◆ INSTRUCTIONS FOR THE TASK ◆
Set down word for word each line from the start of the listing through the line that contains "dress(floor, paper)", both included.
- - - - - - -
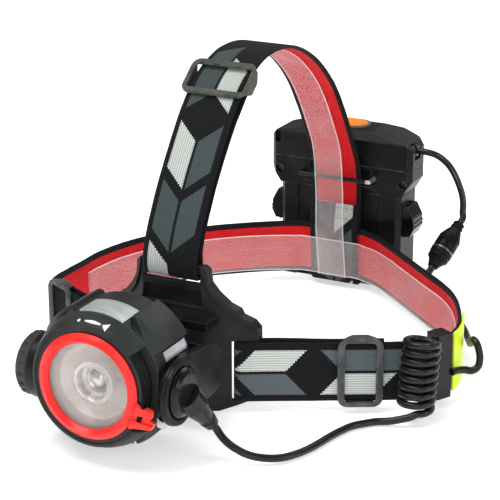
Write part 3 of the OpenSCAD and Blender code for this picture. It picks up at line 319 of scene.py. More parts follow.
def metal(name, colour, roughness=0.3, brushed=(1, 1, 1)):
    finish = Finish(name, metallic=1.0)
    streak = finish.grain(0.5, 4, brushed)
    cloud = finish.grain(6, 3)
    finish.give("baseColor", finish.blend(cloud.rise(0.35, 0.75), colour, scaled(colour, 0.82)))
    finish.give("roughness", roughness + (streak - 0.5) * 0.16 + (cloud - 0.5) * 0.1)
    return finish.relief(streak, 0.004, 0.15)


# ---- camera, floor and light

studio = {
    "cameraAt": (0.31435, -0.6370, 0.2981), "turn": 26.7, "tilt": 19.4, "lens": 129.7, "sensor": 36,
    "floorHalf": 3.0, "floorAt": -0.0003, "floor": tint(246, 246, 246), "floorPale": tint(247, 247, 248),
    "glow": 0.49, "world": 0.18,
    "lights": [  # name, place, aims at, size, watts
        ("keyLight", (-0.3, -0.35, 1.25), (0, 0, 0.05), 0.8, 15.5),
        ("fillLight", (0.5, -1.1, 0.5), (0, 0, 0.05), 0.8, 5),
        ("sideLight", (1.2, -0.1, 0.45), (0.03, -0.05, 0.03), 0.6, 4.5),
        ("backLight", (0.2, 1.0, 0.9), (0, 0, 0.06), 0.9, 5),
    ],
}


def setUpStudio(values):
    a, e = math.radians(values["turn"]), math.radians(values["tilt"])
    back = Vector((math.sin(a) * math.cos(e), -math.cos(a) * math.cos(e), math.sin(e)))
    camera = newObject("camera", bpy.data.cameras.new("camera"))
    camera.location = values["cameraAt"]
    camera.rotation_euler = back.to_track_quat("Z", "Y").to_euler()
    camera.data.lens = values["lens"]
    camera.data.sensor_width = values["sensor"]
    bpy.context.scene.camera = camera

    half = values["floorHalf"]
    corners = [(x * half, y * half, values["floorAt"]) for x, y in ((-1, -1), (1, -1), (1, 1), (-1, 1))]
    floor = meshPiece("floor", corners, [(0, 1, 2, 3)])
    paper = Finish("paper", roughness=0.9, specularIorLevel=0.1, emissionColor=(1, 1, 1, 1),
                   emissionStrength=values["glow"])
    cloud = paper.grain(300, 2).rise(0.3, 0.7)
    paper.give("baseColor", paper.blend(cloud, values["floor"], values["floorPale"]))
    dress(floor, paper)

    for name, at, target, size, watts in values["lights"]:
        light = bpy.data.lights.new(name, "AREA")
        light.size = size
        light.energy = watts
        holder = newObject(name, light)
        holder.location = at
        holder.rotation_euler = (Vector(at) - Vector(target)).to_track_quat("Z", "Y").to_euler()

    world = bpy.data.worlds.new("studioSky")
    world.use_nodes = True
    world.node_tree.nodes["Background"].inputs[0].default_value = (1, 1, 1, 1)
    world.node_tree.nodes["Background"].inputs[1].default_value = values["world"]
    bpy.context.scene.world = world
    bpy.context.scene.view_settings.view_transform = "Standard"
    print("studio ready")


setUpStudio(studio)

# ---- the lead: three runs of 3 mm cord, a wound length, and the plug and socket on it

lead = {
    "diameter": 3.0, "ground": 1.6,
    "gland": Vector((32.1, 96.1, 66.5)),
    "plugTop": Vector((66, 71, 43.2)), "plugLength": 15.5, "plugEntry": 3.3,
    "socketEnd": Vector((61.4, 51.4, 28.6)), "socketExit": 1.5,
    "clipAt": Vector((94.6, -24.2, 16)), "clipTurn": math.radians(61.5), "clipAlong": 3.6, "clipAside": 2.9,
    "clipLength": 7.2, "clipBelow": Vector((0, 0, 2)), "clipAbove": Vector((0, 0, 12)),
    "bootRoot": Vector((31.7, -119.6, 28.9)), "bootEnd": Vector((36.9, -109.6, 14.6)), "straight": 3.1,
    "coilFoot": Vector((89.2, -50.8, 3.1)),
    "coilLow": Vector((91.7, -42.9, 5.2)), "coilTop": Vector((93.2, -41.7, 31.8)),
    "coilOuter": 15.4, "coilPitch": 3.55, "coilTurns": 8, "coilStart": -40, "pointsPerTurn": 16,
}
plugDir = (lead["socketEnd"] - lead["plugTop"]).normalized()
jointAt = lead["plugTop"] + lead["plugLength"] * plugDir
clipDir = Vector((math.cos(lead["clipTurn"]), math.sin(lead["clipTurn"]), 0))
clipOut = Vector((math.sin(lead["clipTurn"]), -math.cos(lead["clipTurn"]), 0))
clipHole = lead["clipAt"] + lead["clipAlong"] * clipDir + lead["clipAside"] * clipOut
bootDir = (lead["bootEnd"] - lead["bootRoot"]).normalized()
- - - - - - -
◆ OUTPUT ◆
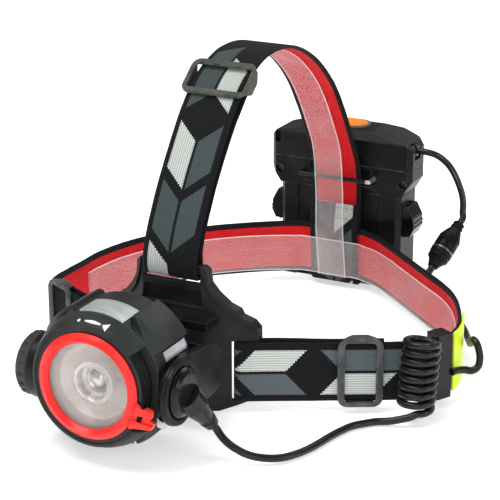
Write part 3 of the OpenSCAD and Blender code for this picture. It picks up at line 319 of scene.py. More parts follow.
def metal(name, colour, roughness=0.3, brushed=(1, 1, 1)):
    finish = Finish(name, metallic=1.0)
    streak = finish.grain(0.5, 4, brushed)
    cloud = finish.grain(6, 3)
    finish.give("baseColor", finish.blend(cloud.rise(0.35, 0.75), colour, scaled(colour, 0.82)))
    finish.give("roughness", roughness + (streak - 0.5) * 0.16 + (cloud - 0.5) * 0.1)
    return finish.relief(streak, 0.004, 0.15)


# ---- camera, floor and light

studio = {
    "cameraAt": (0.31435, -0.6370, 0.2981), "turn": 26.7, "tilt": 19.4, "lens": 129.7, "sensor": 36,
    "floorHalf": 3.0, "floorAt": -0.0003, "floor": tint(246, 246, 246), "floorPale": tint(247, 247, 248),
    "glow": 0.49, "world": 0.18,
    "lights": [  # name, place, aims at, size, watts
        ("keyLight", (-0.3, -0.35, 1.25), (0, 0, 0.05), 0.8, 15.5),
        ("fillLight", (0.5, -1.1, 0.5), (0, 0, 0.05), 0.8, 5),
        ("sideLight", (1.2, -0.1, 0.45), (0.03, -0.05, 0.03), 0.6, 4.5),
        ("backLight", (0.2, 1.0, 0.9), (0, 0, 0.06), 0.9, 5),
    ],
}


def setUpStudio(values):
    a, e = math.radians(values["turn"]), math.radians(values["tilt"])
    back = Vector((math.sin(a) * math.cos(e), -math.cos(a) * math.cos(e), math.sin(e)))
    camera = newObject("camera", bpy.data.cameras.new("camera"))
    camera.location = values["cameraAt"]
    camera.rotation_euler = back.to_track_quat("Z", "Y").to_euler()
    camera.data.lens = values["lens"]
    camera.data.sensor_width = values["sensor"]
    bpy.context.scene.camera = camera

    half = values["floorHalf"]
    corners = [(x * half, y * half, values["floorAt"]) for x, y in ((-1, -1), (1, -1), (1, 1), (-1, 1))]
    floor = meshPiece("floor", corners, [(0, 1, 2, 3)])
    paper = Finish("paper", roughness=0.9, specularIorLevel=0.1, emissionColor=(1, 1, 1, 1),
                   emissionStrength=values["glow"])
    cloud = paper.grain(300, 2).rise(0.3, 0.7)
    paper.give("baseColor", paper.blend(cloud, values["floor"], values["floorPale"]))
    dress(floor, paper)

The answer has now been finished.